MODULES_TO_INSTALL = [
    'sale',
    'purchase',
    'account_accountant',
    'l10n_fr',
]


def get_session(login=True):
    odoo = odoorpc.ODOO(HOST, port=PORT)
    odoo.config['timeout'] = None
    if login:
        odoo.login(DB, USER, PWD)
    return odoo


def create_database():
    odoo = get_session(login=False)
    if DB not in odoo.db.list():
        odoo.db.create(
            SUPER_PWD, DB, demo=False, lang=LANG, admin_password=PWD)


def main():
    create_database()


if __name__ == '__main__':
    main()

That's a good start! Some modules are automatically installed on a newly created database and we want to uninstall some of them (e.g. the Odoo support live chat). Let's create a new function to uninstall them, and then call it from the main() function:

[...]

def uninstall_modules():
    odoo = get_session()
    Module = odoo.env['ir.module.module']
    module_names = ['im_chat', 'im_livechat', 'im_odoo_support']
    for module_name in module_names:
        module_ids = Module.search(
            [('name', '=', module_name),
             ('state', 'in', ['installed', 'to upgrade',
                              'to remove', 'to install'])])
        if module_ids:
            Module.button_immediate_uninstall(module_ids)


def main():
    create_database()
    uninstall_modules()

[...]

Next step: configure the company and the admin user account (adding additional access rights, and set your timezone):

[...]

def update_company():
    odoo = get_session()
    company = odoo.env.user.company_id
    company.name = COMPANY


def update_admin_user():
    odoo = get_session()
    admin = odoo.env.user
    group_technical_feature = odoo.env.ref('base.group_no_one')
    group_sale_manager = odoo.env.ref('base.group_sale_manager')
    if group_technical_feature not in admin.groups_id:
        admin.groups_id += group_technical_feature
    if group_sale_manager not in admin.groups_id:
        admin.groups_id += group_sale_manager
    if not admin.tz:
        admin.tz = TIMEZONE


def main():
    create_database()
    uninstall_modules()
    update_company()
    update_admin_user()

[...]

Likewise, we may want to install some modules (listed in MODULES_TO_INSTALL):

[...]

def install_modules():
    odoo = get_session()
    # Installation
    Module = odoo.env['ir.module.module']
    for module_name in MODULES_TO_INSTALL:
        module_ids = Module.search(
            [('name', '=', module_name),
             ('state', 'not in', ['installed', 'to upgrade'])])
        if module_ids:
            Module.button_immediate_install(module_ids)


def main():
    create_database()
    uninstall_modules()
    update_company()
    update_admin_user()
    install_modules()

[...]

You can see that OdooRPC makes the thing easier.

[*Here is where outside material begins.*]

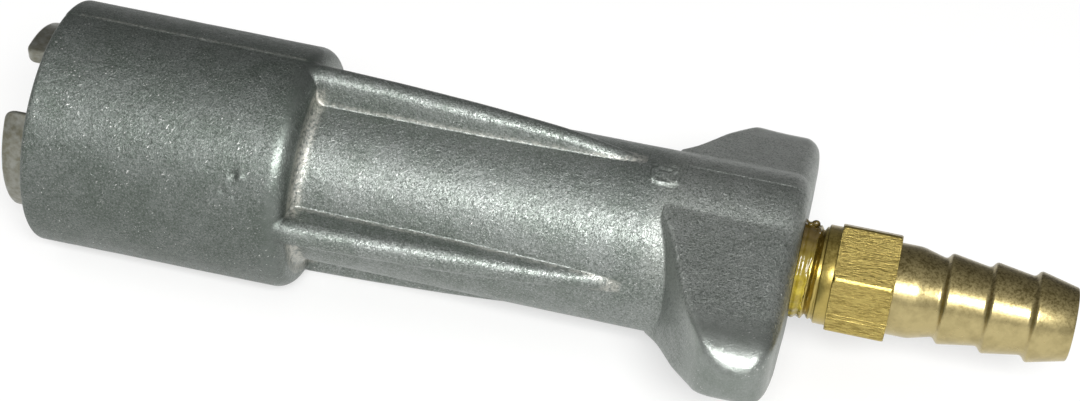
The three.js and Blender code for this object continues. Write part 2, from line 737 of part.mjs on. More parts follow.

Now, as we installed the Accounts modules, we should configure the chart of accounts to use. This step implies the manipulation of so-called Configuration wizards:

[...]

def configure_account():
    odoo = get_session()
    #   account.installer
    Wizard = odoo.env['account.installer']
    config = Wizard.default_get(list(Wizard.fields_get()))
    config['charts'] = 'l10n_fr'
    wiz_id = Wizard.create(config)
    Wizard.action_next([wiz_id])
    #   wizard.multi.charts.accounts
    Wizard = odoo.env['wizard.multi.charts.accounts']
    config = Wizard.default_get(list(Wizard.fields_get()))
    config['chart_template_id'] = odoo.env.ref(
        'l10n_fr.l10n_fr_pcg_chart_template').id
    values = Wizard.onchange_chart_template_id(
        [], config['chart_template_id'])['value']
    config.update(values)
    config['sale_tax'] = odoo.env.ref('l10n_fr.tva_normale').id
    config['purchase_tax'] = odoo.env.ref('l10n_fr.tva_acq_normale').id
    config['code_digits'] = 8
    del config['bank_accounts_id']
    wiz_id = Wizard.create(config)
    try:
        Wizard.action_next([wiz_id])
    except odoorpc.error.RPCError:
        print "Accounting already configured"


def main():
    create_database()
    uninstall_modules()
    update_company()
    update_admin_user()
    install_modules()
    configure_account()

[...]

You can use the developer mode from Odoo to know which wizards to call with their corresponding fields, here they are named account.installer and wizard.multi.charts.accounts. Other wizards exist depending on the modules installed.

Run, run, run

Give the proper permissions to the script:

$ chmod u+x bootstrap-db.py

And run it!

$ ./bootstrap-db.py

After a while, your database will be fully functional.

EDIT: The full script is available on GitHub. Feel free to tune it.